■ **The data**:
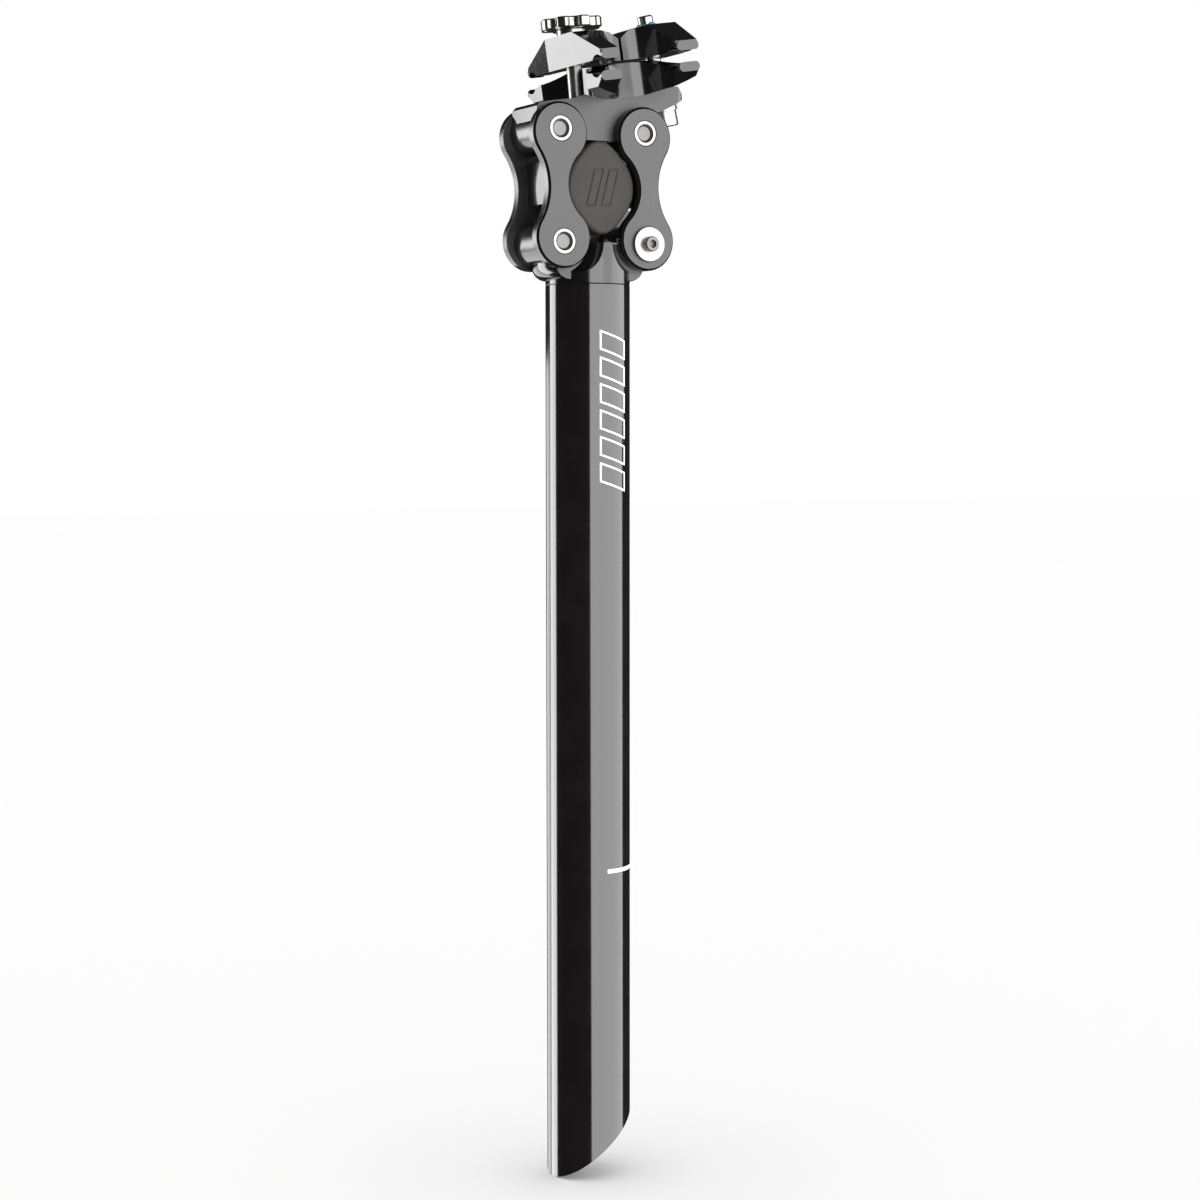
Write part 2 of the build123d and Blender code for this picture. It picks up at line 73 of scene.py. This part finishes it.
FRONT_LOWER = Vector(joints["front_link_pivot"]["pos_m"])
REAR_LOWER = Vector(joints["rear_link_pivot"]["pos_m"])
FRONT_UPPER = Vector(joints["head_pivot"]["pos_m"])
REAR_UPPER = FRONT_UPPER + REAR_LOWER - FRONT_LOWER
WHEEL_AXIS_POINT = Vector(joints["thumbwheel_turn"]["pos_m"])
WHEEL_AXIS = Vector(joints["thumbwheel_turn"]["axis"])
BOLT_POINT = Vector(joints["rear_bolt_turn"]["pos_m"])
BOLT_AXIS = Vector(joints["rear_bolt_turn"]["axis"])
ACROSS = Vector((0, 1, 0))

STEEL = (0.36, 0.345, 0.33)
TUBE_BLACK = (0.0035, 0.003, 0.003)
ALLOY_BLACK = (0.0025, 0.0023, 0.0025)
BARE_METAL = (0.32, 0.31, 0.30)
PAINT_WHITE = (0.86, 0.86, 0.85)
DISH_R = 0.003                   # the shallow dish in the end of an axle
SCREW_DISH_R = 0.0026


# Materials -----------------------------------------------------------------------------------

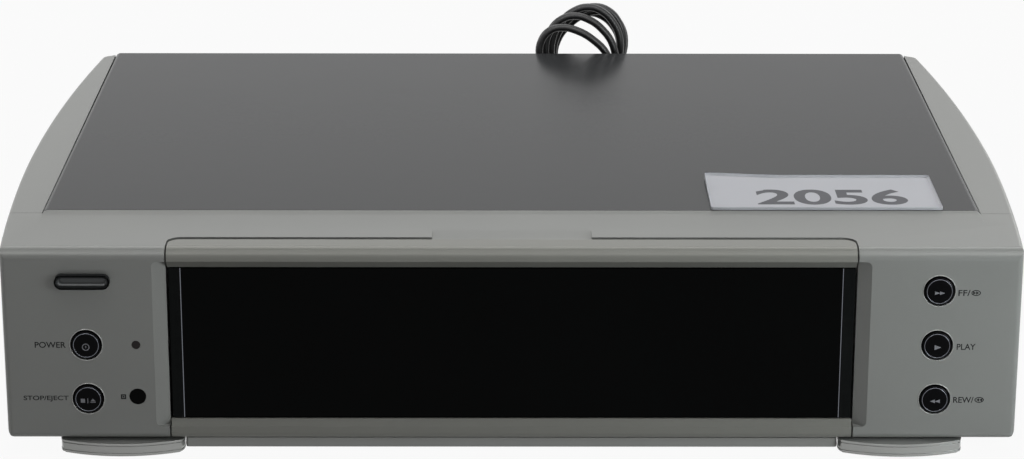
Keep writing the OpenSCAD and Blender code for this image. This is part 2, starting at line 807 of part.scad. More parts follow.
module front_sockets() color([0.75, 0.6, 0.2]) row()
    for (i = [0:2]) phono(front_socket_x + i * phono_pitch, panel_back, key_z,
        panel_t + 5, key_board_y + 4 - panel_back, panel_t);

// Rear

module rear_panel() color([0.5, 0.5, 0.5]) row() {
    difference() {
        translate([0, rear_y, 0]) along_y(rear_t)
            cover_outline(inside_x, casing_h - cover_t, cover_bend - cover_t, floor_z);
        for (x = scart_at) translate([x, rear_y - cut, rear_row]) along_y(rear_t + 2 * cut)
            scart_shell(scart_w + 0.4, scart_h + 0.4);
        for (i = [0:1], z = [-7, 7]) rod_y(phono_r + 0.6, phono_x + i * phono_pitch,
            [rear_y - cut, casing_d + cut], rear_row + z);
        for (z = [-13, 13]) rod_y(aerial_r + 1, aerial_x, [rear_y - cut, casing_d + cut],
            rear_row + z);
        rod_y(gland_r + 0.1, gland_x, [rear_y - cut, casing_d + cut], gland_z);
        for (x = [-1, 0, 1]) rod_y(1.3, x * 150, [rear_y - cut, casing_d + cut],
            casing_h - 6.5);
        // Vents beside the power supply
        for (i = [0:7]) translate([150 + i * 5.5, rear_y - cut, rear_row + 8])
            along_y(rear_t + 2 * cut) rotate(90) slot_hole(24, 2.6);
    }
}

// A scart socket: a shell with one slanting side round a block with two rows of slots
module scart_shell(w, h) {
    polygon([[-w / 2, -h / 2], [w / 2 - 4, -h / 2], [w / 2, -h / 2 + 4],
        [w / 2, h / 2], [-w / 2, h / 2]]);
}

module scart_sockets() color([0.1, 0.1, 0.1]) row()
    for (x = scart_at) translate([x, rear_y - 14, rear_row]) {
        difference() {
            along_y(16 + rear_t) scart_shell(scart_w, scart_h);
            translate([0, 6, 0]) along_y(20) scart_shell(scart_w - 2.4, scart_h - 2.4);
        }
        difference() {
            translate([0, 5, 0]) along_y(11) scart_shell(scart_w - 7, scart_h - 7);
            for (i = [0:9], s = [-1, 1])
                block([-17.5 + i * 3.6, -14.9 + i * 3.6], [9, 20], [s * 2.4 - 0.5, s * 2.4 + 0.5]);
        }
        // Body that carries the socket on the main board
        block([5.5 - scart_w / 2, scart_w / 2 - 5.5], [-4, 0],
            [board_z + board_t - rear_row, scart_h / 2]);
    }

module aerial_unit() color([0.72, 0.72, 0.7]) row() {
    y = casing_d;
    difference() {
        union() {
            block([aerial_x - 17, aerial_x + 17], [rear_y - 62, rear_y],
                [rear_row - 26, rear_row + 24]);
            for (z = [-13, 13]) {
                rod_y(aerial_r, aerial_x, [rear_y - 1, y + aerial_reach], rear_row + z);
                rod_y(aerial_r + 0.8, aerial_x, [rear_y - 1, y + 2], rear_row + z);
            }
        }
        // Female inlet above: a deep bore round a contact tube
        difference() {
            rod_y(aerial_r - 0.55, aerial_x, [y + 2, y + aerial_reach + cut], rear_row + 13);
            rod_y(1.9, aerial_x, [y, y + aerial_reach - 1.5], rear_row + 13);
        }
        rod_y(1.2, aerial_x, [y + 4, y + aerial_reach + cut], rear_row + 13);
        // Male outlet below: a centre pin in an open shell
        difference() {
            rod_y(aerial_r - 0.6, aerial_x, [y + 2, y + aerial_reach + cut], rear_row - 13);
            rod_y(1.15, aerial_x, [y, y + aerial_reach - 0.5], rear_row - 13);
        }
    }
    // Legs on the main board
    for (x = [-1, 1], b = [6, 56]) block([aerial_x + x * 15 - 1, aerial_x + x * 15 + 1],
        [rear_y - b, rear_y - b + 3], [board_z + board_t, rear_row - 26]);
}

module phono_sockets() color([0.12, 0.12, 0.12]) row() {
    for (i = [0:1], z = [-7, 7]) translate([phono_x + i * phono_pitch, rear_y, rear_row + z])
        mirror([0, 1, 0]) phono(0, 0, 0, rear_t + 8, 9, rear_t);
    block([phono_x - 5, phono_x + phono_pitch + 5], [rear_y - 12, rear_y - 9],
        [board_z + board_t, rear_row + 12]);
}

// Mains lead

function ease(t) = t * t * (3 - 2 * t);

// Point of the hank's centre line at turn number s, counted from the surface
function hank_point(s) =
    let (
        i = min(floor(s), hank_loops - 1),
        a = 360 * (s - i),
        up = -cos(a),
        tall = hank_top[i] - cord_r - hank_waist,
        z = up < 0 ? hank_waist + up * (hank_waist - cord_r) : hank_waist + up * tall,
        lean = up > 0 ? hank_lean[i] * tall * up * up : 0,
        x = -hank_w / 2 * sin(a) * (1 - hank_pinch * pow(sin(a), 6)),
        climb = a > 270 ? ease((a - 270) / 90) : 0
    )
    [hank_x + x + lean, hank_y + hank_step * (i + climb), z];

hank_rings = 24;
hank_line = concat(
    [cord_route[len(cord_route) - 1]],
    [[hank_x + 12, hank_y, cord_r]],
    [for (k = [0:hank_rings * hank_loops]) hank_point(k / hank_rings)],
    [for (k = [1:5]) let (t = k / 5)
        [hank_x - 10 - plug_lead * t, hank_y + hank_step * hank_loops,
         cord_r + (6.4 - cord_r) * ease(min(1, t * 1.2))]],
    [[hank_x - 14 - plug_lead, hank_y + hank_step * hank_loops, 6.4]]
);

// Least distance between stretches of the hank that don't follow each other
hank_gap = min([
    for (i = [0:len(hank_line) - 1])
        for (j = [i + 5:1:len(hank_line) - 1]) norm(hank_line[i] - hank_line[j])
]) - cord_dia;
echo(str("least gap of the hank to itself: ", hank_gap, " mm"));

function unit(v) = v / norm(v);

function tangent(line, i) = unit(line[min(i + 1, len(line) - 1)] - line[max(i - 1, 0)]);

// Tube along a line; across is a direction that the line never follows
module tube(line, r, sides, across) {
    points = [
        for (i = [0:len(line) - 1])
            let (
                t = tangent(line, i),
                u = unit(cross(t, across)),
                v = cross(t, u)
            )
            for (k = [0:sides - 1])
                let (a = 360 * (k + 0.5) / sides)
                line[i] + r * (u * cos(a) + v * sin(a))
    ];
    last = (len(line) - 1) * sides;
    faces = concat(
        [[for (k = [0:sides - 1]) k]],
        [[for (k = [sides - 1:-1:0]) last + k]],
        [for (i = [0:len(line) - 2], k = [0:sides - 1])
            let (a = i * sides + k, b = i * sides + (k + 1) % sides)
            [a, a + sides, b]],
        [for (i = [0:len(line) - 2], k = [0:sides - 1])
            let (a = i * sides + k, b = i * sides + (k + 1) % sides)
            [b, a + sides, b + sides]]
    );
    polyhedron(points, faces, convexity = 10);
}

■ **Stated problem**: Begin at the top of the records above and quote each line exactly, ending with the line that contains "ACROSS = Vector((0, 1, 0))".

■ **Answer to the task**:
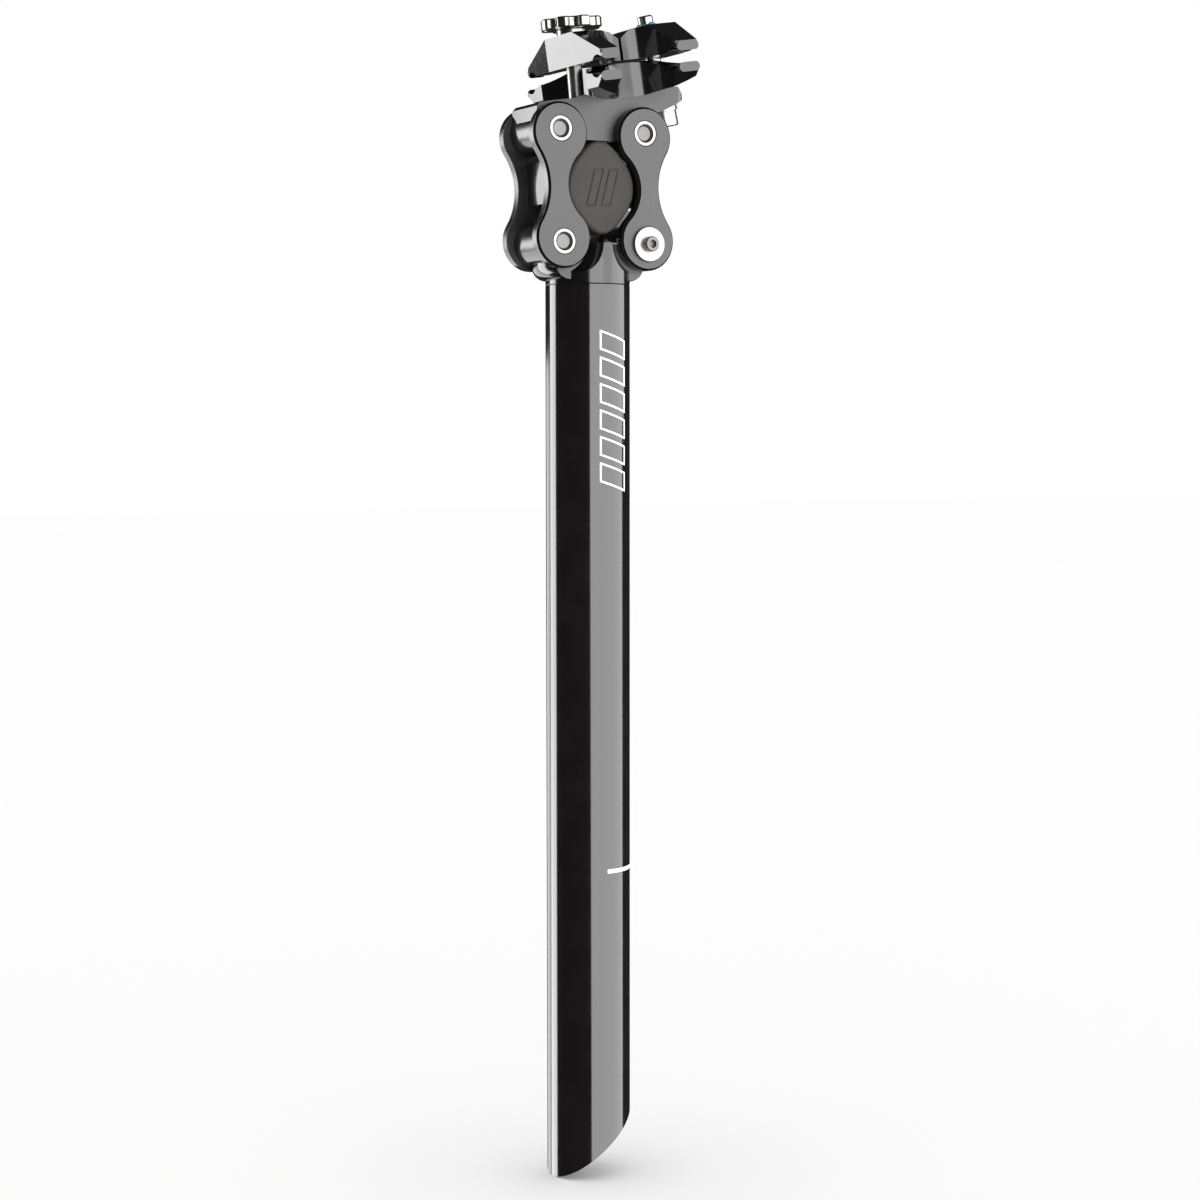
Write part 2 of the build123d and Blender code for this picture. It picks up at line 73 of scene.py. This part finishes it.
FRONT_LOWER = Vector(joints["front_link_pivot"]["pos_m"])
REAR_LOWER = Vector(joints["rear_link_pivot"]["pos_m"])
FRONT_UPPER = Vector(joints["head_pivot"]["pos_m"])
REAR_UPPER = FRONT_UPPER + REAR_LOWER - FRONT_LOWER
WHEEL_AXIS_POINT = Vector(joints["thumbwheel_turn"]["pos_m"])
WHEEL_AXIS = Vector(joints["thumbwheel_turn"]["axis"])
BOLT_POINT = Vector(joints["rear_bolt_turn"]["pos_m"])
BOLT_AXIS = Vector(joints["rear_bolt_turn"]["axis"])
ACROSS = Vector((0, 1, 0))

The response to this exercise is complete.